4. Beat eggs a minimum of 80 strokes. (Seriously. Julia means business.) Add salt and pepper to taste, and drop in the frozen butter.

4. When pan is ready, turn heat up to just below medium. Wipe most of the oil out of the pan with a paper towel, then place the remaining 1/2 tablespoon of cold (but not frozen) butter in the pan.

5. When the butter stops foaming, pour in the eggs. Using chopsticks or the handle of a wooden spoon, scramble eggs until almost set, about 45 seconds. Pat eggs flat with a spatula.

6. Take the pan off the heat, but leave the burner on. Sprinkle the cheese and chives or scallions quickly over the eggs, slap a lid on the pan and let it sit 1 minute 30 seconds if you like your eggs runny or 2 minutes if you prefer them more cooked. Set a timer. Wash your cutting board, bowl, and utensils while you wait.

7. Return the pan, with the cover, to the heat for 45 seconds (again, set a timer).

8. Roll cooked omelet onto a plate with a folded paper towel on it to help you to get that classic jelly roll.

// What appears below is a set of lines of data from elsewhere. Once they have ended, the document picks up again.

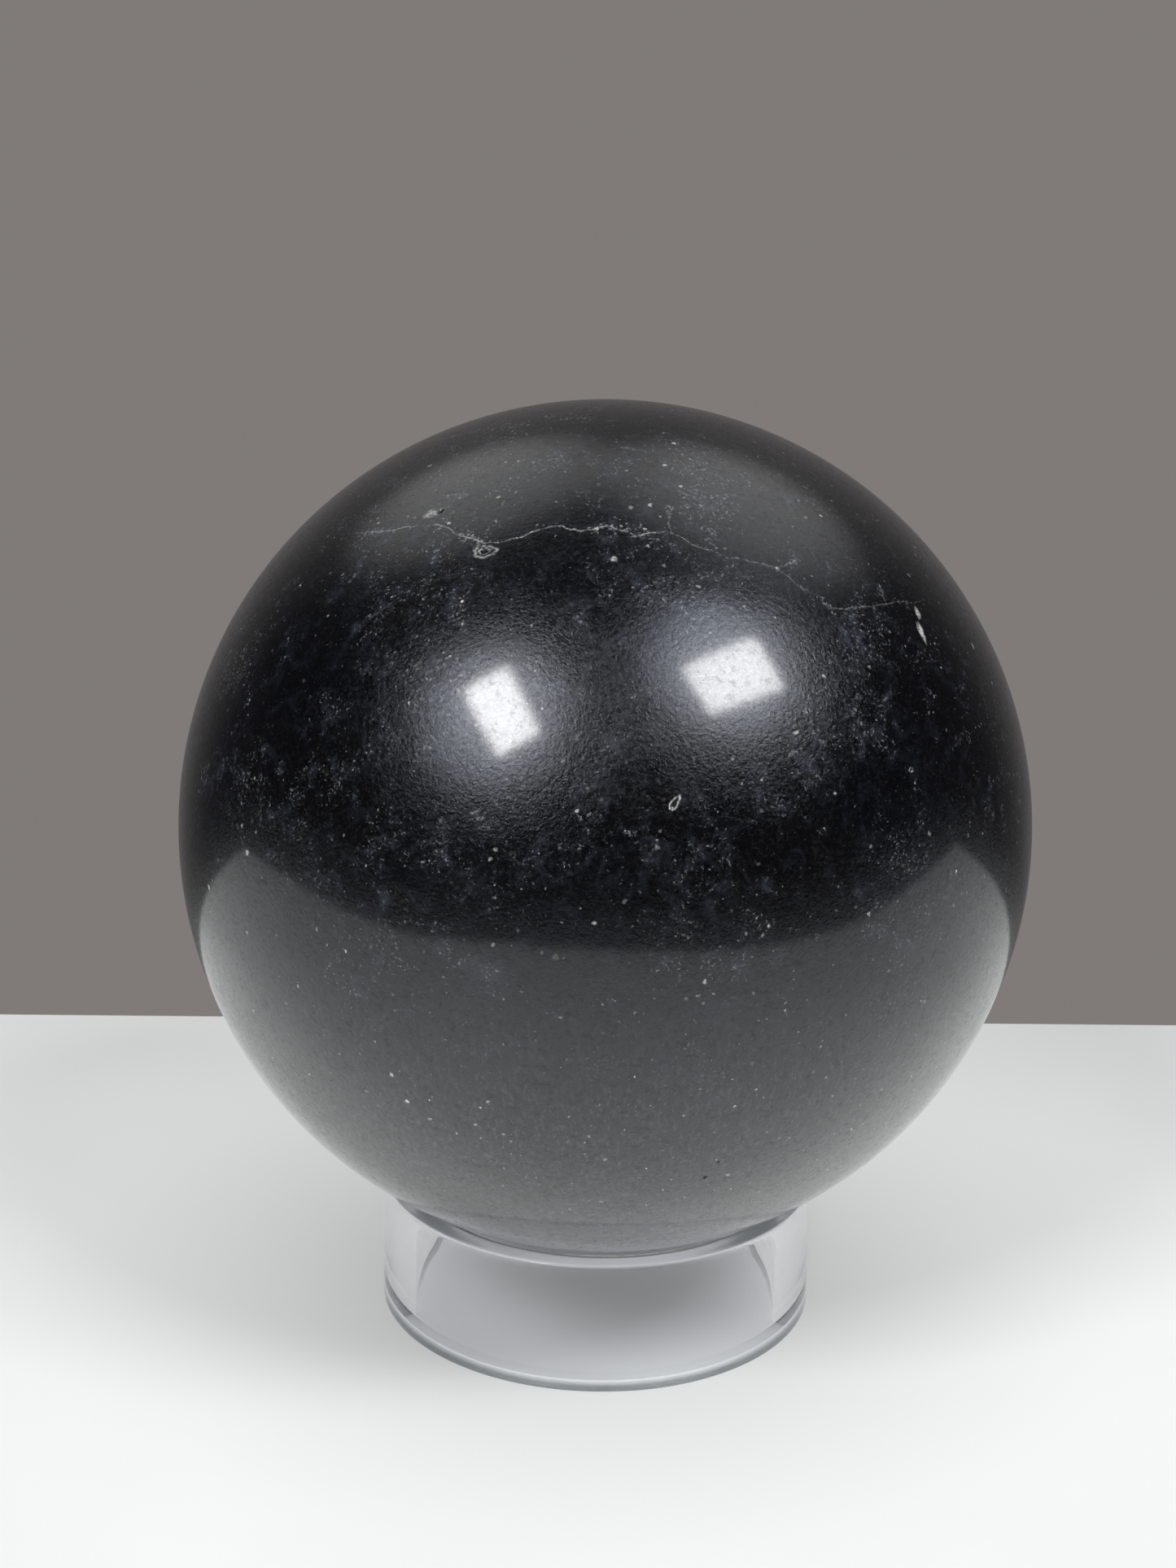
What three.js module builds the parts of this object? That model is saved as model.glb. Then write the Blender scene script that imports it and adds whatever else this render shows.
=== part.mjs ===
// A polished stone ball resting loose on a low ring of clear plastic.
// Millimetres, +Z up. The origin is the centre of the ring's footprint, on the surface that it stands on.

import * as THREE from 'three';

// Driving dimensions of the ball
const BALL_DIAMETER = 96;

// Driving dimensions of the ring
const RING_HEIGHT = 15.2;
const RING_BORE_DIAMETER = 43.8;
const RING_WALL_TOP = 3.2;
const RING_DRAFT = 0.4; // how much thicker the wall is at its foot than at its top
const SEAT_WIDTH = 0.6; // radial width of the bevel that the ball rests on
const EDGE_BREAK = 0.25; // chamfer on the ring's other three edges

// Fit between the two, measured square to the seat
const SEAT_GAP = 0.3;

// Fineness of the facets
const BALL_SEGMENTS_AROUND = 64;
const BALL_SEGMENTS_UP = 32;
const RING_SEGMENTS = 96;

// The seat bevel lies along the ball's own tangent, so its slope follows from the two diameters.
const ballRadius = BALL_DIAMETER / 2;
const boreRadius = RING_BORE_DIAMETER / 2;
const seatRadius = boreRadius + SEAT_WIDTH / 2;
const seatAngle = Math.asin(seatRadius / (ballRadius + SEAT_GAP));
const seatDrop = SEAT_WIDTH * Math.tan(seatAngle);
const ballCentreHeight = RING_HEIGHT - seatDrop / 2 + (ballRadius + SEAT_GAP) * Math.cos(seatAngle);

const blackStone = new THREE.MeshStandardMaterial({ color: 0x0b0b0d, roughness: 0.12, metalness: 0 });
const clearPlastic = new THREE.MeshStandardMaterial({
  color: 0xe9ebf2,
  roughness: 0.05,
  metalness: 0,
  transparent: true,
  opacity: 0.35,
});

function stoneBall() {
  const shape = new THREE.SphereGeometry(ballRadius, BALL_SEGMENTS_AROUND, BALL_SEGMENTS_UP);
  shape.rotateX(Math.PI / 2); // poles onto the Z axis
  const ball = new THREE.Mesh(shape, blackStone);
  ball.name = 'stone_ball';
  ball.position.z = ballCentreHeight;
  return ball;
}

// The section of the ring's wall: a straight bore, a bevelled seat, and an outside that leans in by the draft.
function ringSection() {
  const footRadius = boreRadius + RING_WALL_TOP + RING_DRAFT;
  const topRadius = boreRadius + RING_WALL_TOP;
  const lean = RING_DRAFT / RING_HEIGHT;
  const section = [
    [boreRadius + EDGE_BREAK, 0],
    [footRadius - EDGE_BREAK, 0],
    [footRadius - lean * EDGE_BREAK, EDGE_BREAK],
    [topRadius + lean * EDGE_BREAK, RING_HEIGHT - EDGE_BREAK],
    [topRadius - EDGE_BREAK, RING_HEIGHT],
    [boreRadius + SEAT_WIDTH, RING_HEIGHT],
    [boreRadius, RING_HEIGHT - seatDrop],
    [boreRadius, EDGE_BREAK],
  ];
  return section.map(([radius, height]) => new THREE.Vector2(radius, height));
}

function ringStand() {
  const section = ringSection();
  const shape = new THREE.LatheGeometry([...section, section[0].clone()], RING_SEGMENTS);
  shape.rotateX(Math.PI / 2); // the lathe turns about Y, the ring about Z
  const ring = new THREE.Mesh(shape, clearPlastic);
  ring.name = 'ring_stand';
  return ring;
}

const assembly = new THREE.Group();
assembly.add(ringStand(), stoneBall());

export default assembly;
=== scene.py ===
# A polished black stone ball resting on a low ring of clear plastic.
#
# Metres, +Z up, the CAD frame's own origin. Places on the ball are in degrees: longitude 0 faces -Y, the
# viewer, and grows towards +X; latitude grows upwards. Sizes of marks are in millimetres, and MM turns them
# into metres. Materials work in millimetres.

import math
from collections import namedtuple

import bmesh
import bpy
import numpy as np
from mathutils import Matrix, Vector


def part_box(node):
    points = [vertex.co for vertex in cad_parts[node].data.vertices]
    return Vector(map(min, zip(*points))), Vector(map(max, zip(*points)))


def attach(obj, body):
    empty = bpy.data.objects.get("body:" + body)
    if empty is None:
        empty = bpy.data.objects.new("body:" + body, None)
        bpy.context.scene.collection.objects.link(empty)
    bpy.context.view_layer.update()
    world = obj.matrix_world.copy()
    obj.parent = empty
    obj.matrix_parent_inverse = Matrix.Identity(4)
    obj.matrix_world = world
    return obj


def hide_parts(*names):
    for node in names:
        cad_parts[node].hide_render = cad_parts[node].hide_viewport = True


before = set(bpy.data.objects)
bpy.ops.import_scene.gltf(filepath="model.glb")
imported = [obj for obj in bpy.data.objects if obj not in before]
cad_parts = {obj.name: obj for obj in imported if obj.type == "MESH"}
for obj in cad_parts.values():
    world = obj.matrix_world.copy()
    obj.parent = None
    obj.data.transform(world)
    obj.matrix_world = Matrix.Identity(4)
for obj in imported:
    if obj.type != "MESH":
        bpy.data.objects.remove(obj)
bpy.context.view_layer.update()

MM = 0.001

# ---------------------------------------------------------------- sizes, from the frame

CAD_CHAMFER = 0.25 * MM  # on the ring's outer top edge
SAME_LEVEL = 0.01 * MM  # points this close to the ring's top are on its top face
SEAT_SLOPE = 0.52  # the seat's drop for its width, along the ball's own tangent

ball_low, ball_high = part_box("stone_ball")
BALL_CENTRE = np.array((ball_low + ball_high) / 2)
BALL_RADIUS = (ball_high.z - ball_low.z) / 2

ring_points = np.array([v.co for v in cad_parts["ring_stand"].data.vertices])
ring_radii = np.hypot(ring_points[:, 0], ring_points[:, 1])
RING_HEIGHT = float(ring_points[:, 2].max())
ring_top_face = ring_radii[ring_points[:, 2] > RING_HEIGHT - SAME_LEVEL]
BORE_RADIUS = float(ring_radii.min())
FOOT_RADIUS = float(ring_radii.max())
TOP_RADIUS = float(ring_top_face.max()) + CAD_CHAMFER
SEAT_OUTER_RADIUS = float(ring_top_face.min())
SEAT_DROP = (SEAT_OUTER_RADIUS - BORE_RADIUS) * SEAT_SLOPE


def smooth(low, high, value):
    """0 below low, 1 above high, and an S between them."""
    t = np.clip((value - low) / (high - low), 0, 1)
    return t * t * (3 - 2 * t)


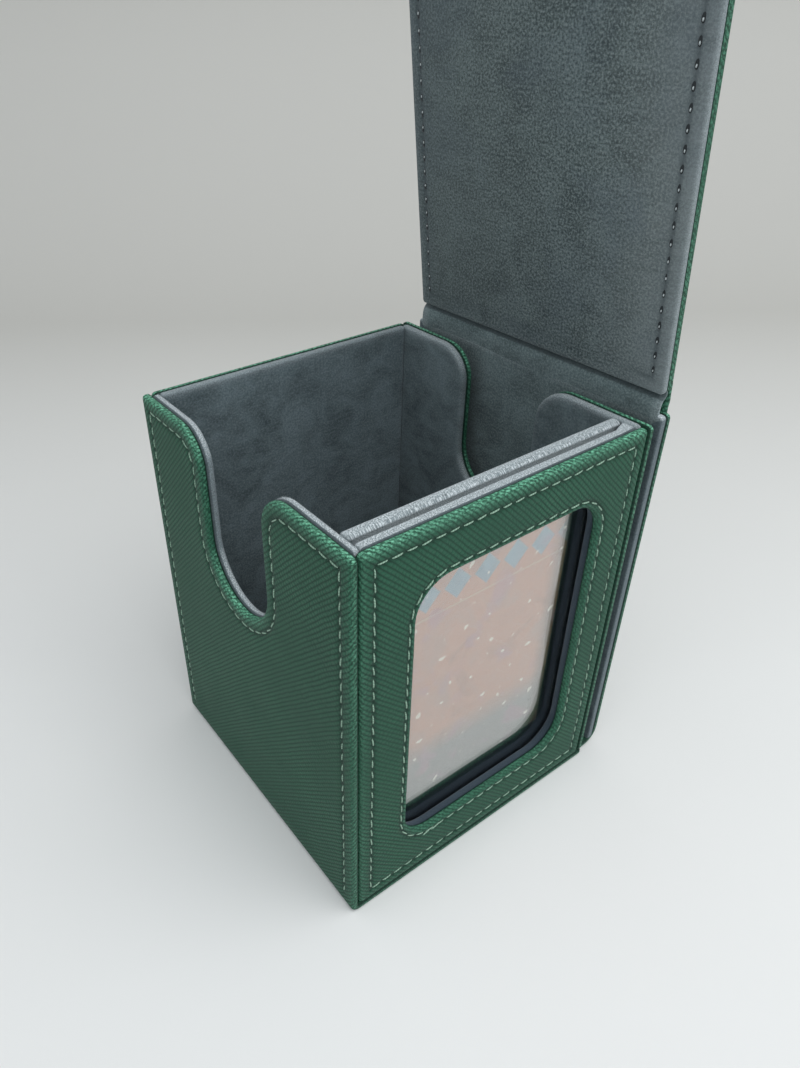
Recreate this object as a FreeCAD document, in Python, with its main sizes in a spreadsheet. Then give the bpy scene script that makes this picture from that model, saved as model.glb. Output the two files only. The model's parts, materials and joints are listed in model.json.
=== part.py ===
"""Card deck box: a leather-wrapped board box with a display window, two thumb notches
and a wrap-over lid that ends in a magnetic closing flap.

Millimetres, +Z up.  The origin is the middle of the base's underside: +X runs from
the closing side to the spine side, +Y from the window wall to the back wall.
Each wall is two boards thick: a leather-wrapped outer board and a suede inner board.
"""
import FreeCAD, Part
import os
import Sketcher

DIMENSIONS = {
    # the box
    "bodywidth": 87.5,       # closing wall to right wall, outside
    "bodydepth": 89.0,       # window wall to back wall, outside
    "wallheight": 112.0,
    "shell": 2.0,            # leather-wrapped outer layer of every panel
    "skin": 0.7,             # the leather itself
    "lining": 2.0,           # suede inner layer of every panel
    # the display pocket in the window wall
    "windowlining": 1.4,
    "pocketgap": 2.8,
    "pocketwall": 1.7,
    "windowleft": 17.0,
    "windowbottom": 15.9,
    "windowwidth": 55.8,
    "windowheight": 81.8,
    "windowradius": 9.0,
    # the thumb notch in both side walls
    "notchcentre": 45.8,
    "notchradius": 13.6,
    "notchbottom": 70.0,
    "shoulder": 9.5,
    # the spine, which stands off the right wall
    "spinegap": 3.9,
    "spineinset": 1.2,
    "foldradius": 5.6,
    # the lid and its closing flap
    "lidinset": 2.4,
    "lidlift": 0.6,          # air between the walls and the closed lid
    "flapair": 0.8,          # air between the closing wall and the closed flap
    "creasethick": 1.6,      # leather and suede with no board between them
    "creasebelow": 4.0,      # from the spine's top edge up to the lid's pivot
    "creaseabove": 1.6,      # from the lid's pivot to the lid's lower edge
    "creasehalf": 3.9,       # either side of the flap's pivot
    "flaplength": 66.0,
    "lean": 6.8,             # the open lid leans towards the box, degrees
    "panelcorner": 3.0,      # rounded corners of the flap's free end
    # the magnets
    "magnetradius": 5.0,
    "magnetspread": 24.0,    # either side of the middle
    "magnetreach": 57.0,     # from the flap's crease
    # the card and its rigid clear holder
    "holderwidth": 74.5,
    "holderheight": 100.0,
    "holderthick": 1.5,
    "holderskin": 0.45,
    "holderback": 6.1,       # rear face, from the window wall's outside
    "holderleft": 4.55,
    "holderlift": 0.3,
    "slotair": 0.3,          # play round the card in its holder
    "cardwidth": 63.0,
    "cardheight": 88.0,
    "cardthick": 0.35,
    "cardleft": 10.4,
    "cardbottom": 12.6,
}

SHEET = "dims"
PLANES = {"XY": "XY_Plane", "XZ": "XZ_Plane", "YZ": "YZ_Plane"}
sub_parts = []

doc = FreeCAD.newDocument("card_deck_box")
sheet = doc.addObject("Spreadsheet::Sheet", SHEET)
for row, (alias, number) in enumerate(DIMENSIONS.items(), start=1):
    sheet.set(f"A{row}", alias)
    sheet.set(f"B{row}", str(number))
    sheet.setAlias(f"B{row}", alias)
doc.recompute()


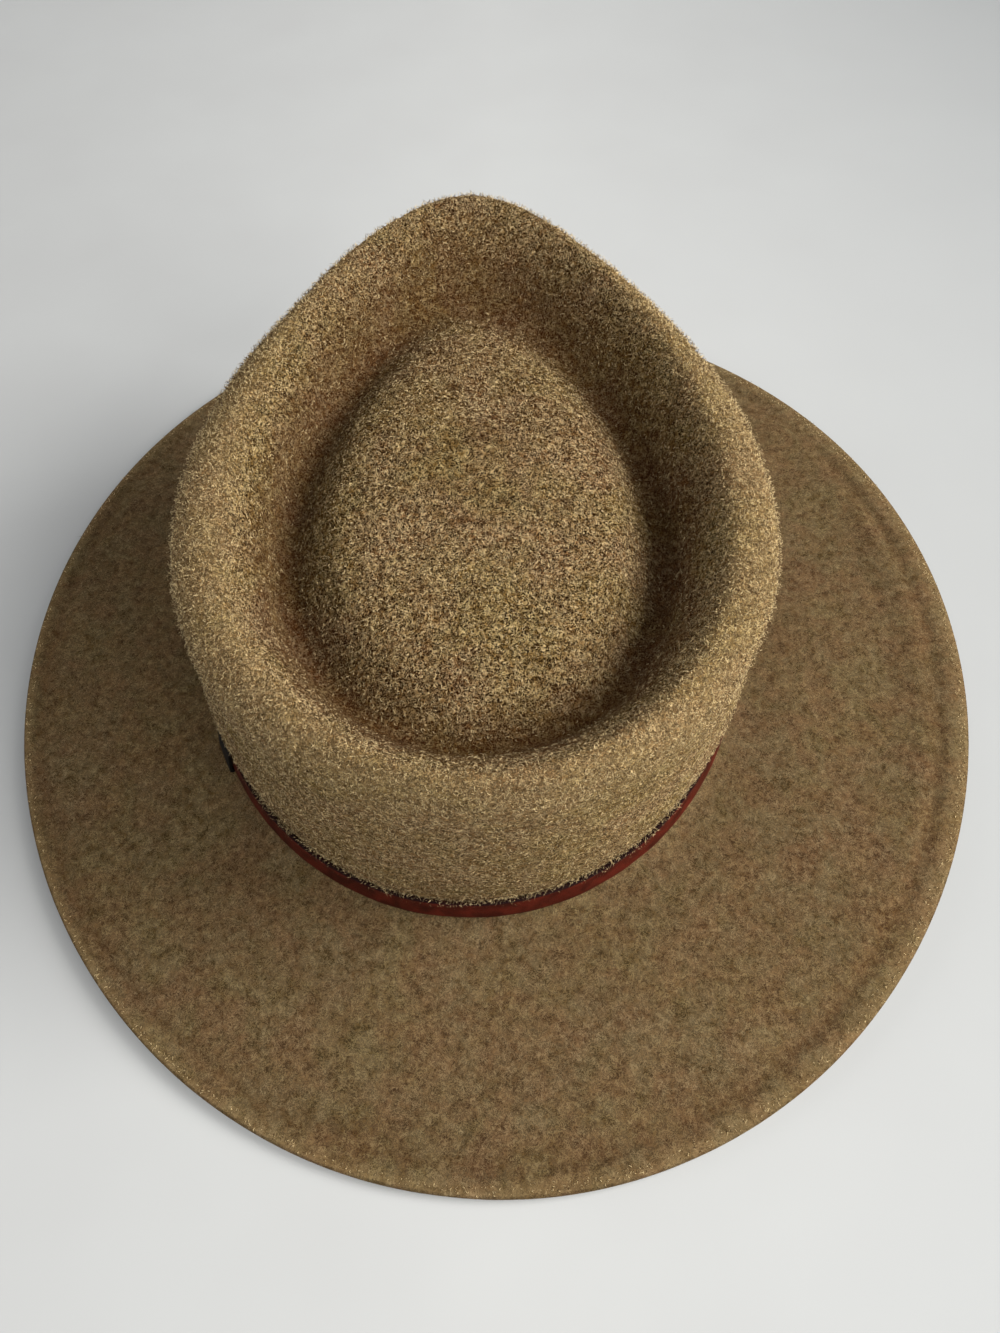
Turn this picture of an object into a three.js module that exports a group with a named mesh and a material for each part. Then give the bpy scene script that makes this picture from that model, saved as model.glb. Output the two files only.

Once you do it a few times you won't need the paper towel because you will be rolling the omelet like a pro. If I can do it, anyone can.

Wednesday, June 2, 2010

Crispy Potato Goodness

Tater Tots are always the same: crispy on the outside, soft and tasty on the inside. In a world where any crazy thing can - and often does - happen, the Tater Tot will never let you down. I like that.